Thursday, October 30, 2014

Most certainly I'm where I'm supposed to be

No matter now if the compass fails again
Cause in your love I've built a home

This song is stuck in my head. Like, jammed the fuck in there like that guy who got the pole stuck in his head but lived but was really mad all the time. Or something. The video is kind of dumb I think, but I am viewing it through the lens of a really very intense Susan Sarandon and Geena Davis love/foreverimpressiononmysoul from watching Thelma & Louise forty-hundred times during my formative years. Also the lens of not really getting/liking trance music but when your boyfriend's friend gives him free tickets to see whoever-and-such at MSG you go, I guess, and you try not to hate it. Even though those "free tickets" cost you a lipstick and a chapstick and three lighters because of drug smuggling even though you weren't smuggling lip-moistening drugs at all, although maybe you would've if it'd occurred to you, but it didn't, but anyway you still smell other people's drug smoke during the concert and you are bitter not because of their poor life choices but because of your three-dollar chapstick and the fact that you are not a better liar.

Sometimes instead of writing nasty emails that really need to be written because WHO DOES ANYBODY THINK THEY ARE? I look at youtube for a long time and fake-blog about concerts I went to weeks ago. Maybe just will stroke the keyboard for a while. j lskad jelkdafs.xzc'ad that's better.

Wednesday, October 29, 2014






"There’s no value in digging shallow wells in a hundred places. 
Decide on one place and dig deep."
SWAMI SATCHIDANANDA



(Love might be choosing the pictures where you think he looks the cutest even though you look weird and squinty-eyed.) (Also tell me why I'm blogging during class HOW HAVE I HAD SENIORITIS SINCE PRESCHOOL.)

Monday, October 13, 2014




Some things that take other people not that long,
take me forever and ever.

Take me, for ever and ever.

Friday, October 10, 2014

boardwalk recruits


We need to print pictures like we keep saying we're going to, 
well like I keep saying I'm going to and you keep saying "You keep saying you're going to and you never do" 
and put them in frames and put them on the walls next to Joni and Billy and Paul and Art. Because our apartment just looks like a bigger version of my bedroom, kind of, and because the focal point of my decor can't forever be the purple tapestry I bought in seventh grade and have brought with me everywhere I've lived since 
(yes it can.) I took this the day my fifty-dollar birthday camera came in the mail, remember? 
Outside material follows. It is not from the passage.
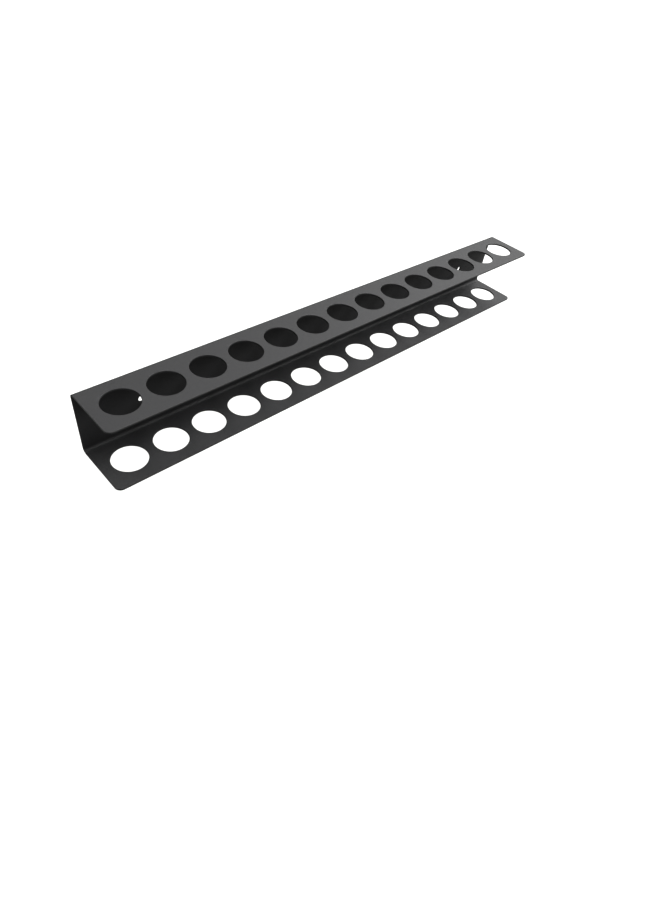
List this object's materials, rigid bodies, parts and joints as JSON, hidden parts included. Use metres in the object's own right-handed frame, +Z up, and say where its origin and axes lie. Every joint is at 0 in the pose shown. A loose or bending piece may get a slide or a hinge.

In pursuit of things to put in frames, I spent the last hour looking at the pictures I've taken since January and playing with them and thinking about all of the things I didn't get pictures of. 
I'm going to invent a frame for sounds a person remembers, or a frame that smells like things that remind you of other things. 
I want to take visitors by the elbow and lead them to a frame and show them how I've captured the way your t-shirt wrinkles over your arms when you hold yourself up next to me. 
I'll say, Don't his laughs really tie the whole room together? 
(You have different laughs, they each need their own frame I think.)



I know what you're thinking: "She didn't take this one. It's of herself!" 
Well, I'll have you know that one of my hobbies now is to take tripods to
beer gardens as dates. 
No it isn't, why am I being weird?
I haven't slept in a long time, is why. 
You should have inferred that by the fact that I am talking to the internet,
which I only ever do if there is something I HAVE to do SOON that I'm putting off
or if I'm very tired and laying somewhere but too tired for sleeping.
Also someone I know is getting me some cheese from Brooklyn 
and so the polite thing for me to do is stay awake until he gets home
even though I won't because I'm rude.










I didn't take this one either but
look how good I am at being a model in it.
You can barely even tell how much I'd rather be at home
wearing pants with a forgiving waistline.